The latter is central to the story, inspired, rather than firmly based, on the life of Australian writer Charmian Clift aka (in Johnson's novel) Katherine Anne Elgin 1923 -1969. Clift collaborated on three novels with her husband, the writer George Johnston (who won the Miles Franklin for My Brother Jack) and had two novels entirely of her own making published in 1960 and 1964 - Walk to the Paradise Gardens and Honour's Mimic respectively. She was a well-known (and loved) columnist and a short story writer.

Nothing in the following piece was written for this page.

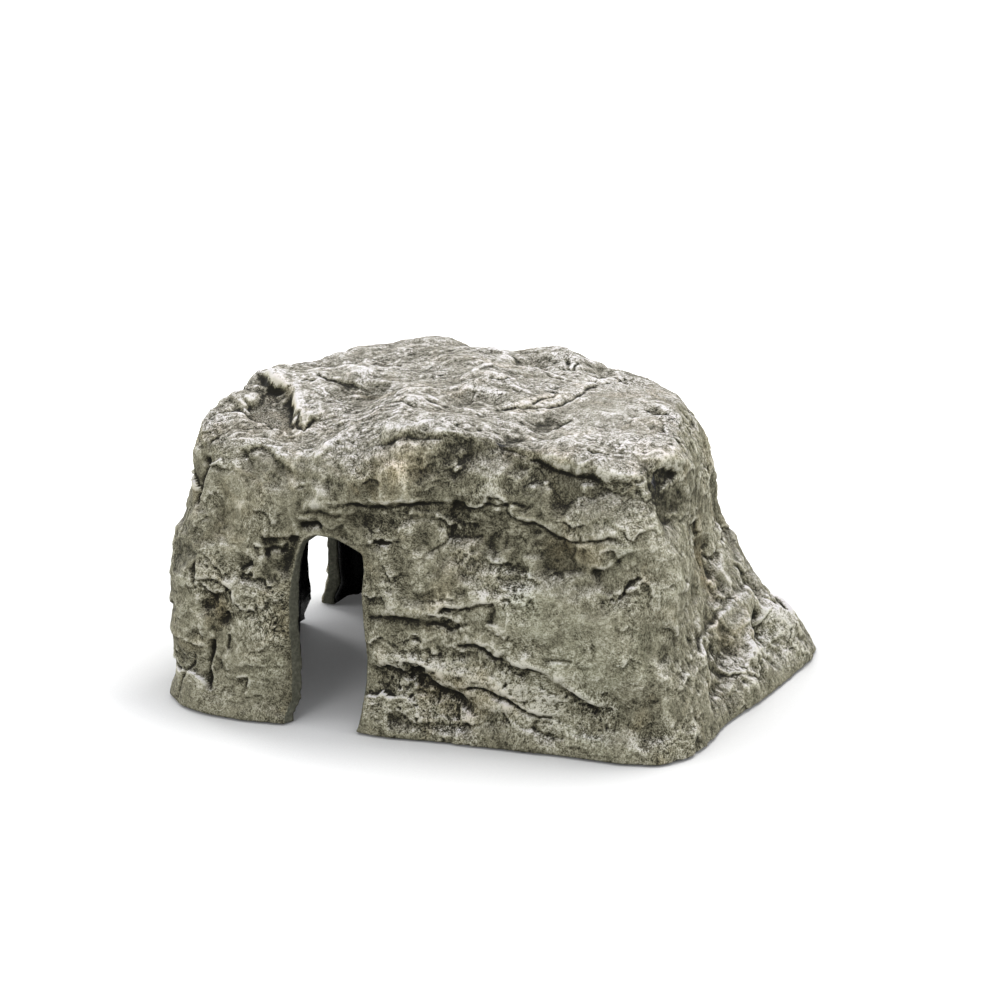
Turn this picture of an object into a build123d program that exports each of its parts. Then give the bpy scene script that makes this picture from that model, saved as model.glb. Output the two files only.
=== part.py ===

The Broken Book refers to the novel that Elgin (Clift?) is working on when she dies. In some ways the slippage between the real-life Clift (if such a person - any person - could be pinned down) and the fictional character Elgin, creates a space where (what I think ) the central questions of this novel are posed: What is art? How do the actual lived experience of the writer and the work inform one another? Where or what is the line where/when a written work crosses over into the territory of art? Is writing, or any artistic endeavour, a form of neuroticism? Is it worth it? Who gets hurt along the way? It seems that in this case, the answer is often the writer herself.

What I loved about this book was not just the subject matter, which I assume would be of interest to most writers, but the book itself. I mean, not only the insights Johnson displays in this sensitive and compassionately imagined story about the relationships between husband and wife of that era, parents and their children, and the desire for some sort of transcendence through knowledge or art, but the way in which the words Johnson has chosen catches fleeting human experiences and shows them for the beautiful, complex, often painful, but ultimately joyful gifts that they are.

I can't say any more about this book, except to recommend it to my fellow writers. The three last books I have discussed in this blog have encouraged me to keep going, not because I have a hope of equalling their outstanding artistic achievements, but because it is a beautiful thing to do. And sometimes, for one or two people, a good book implants a kernel of understanding that wasn't there before. And that is really something.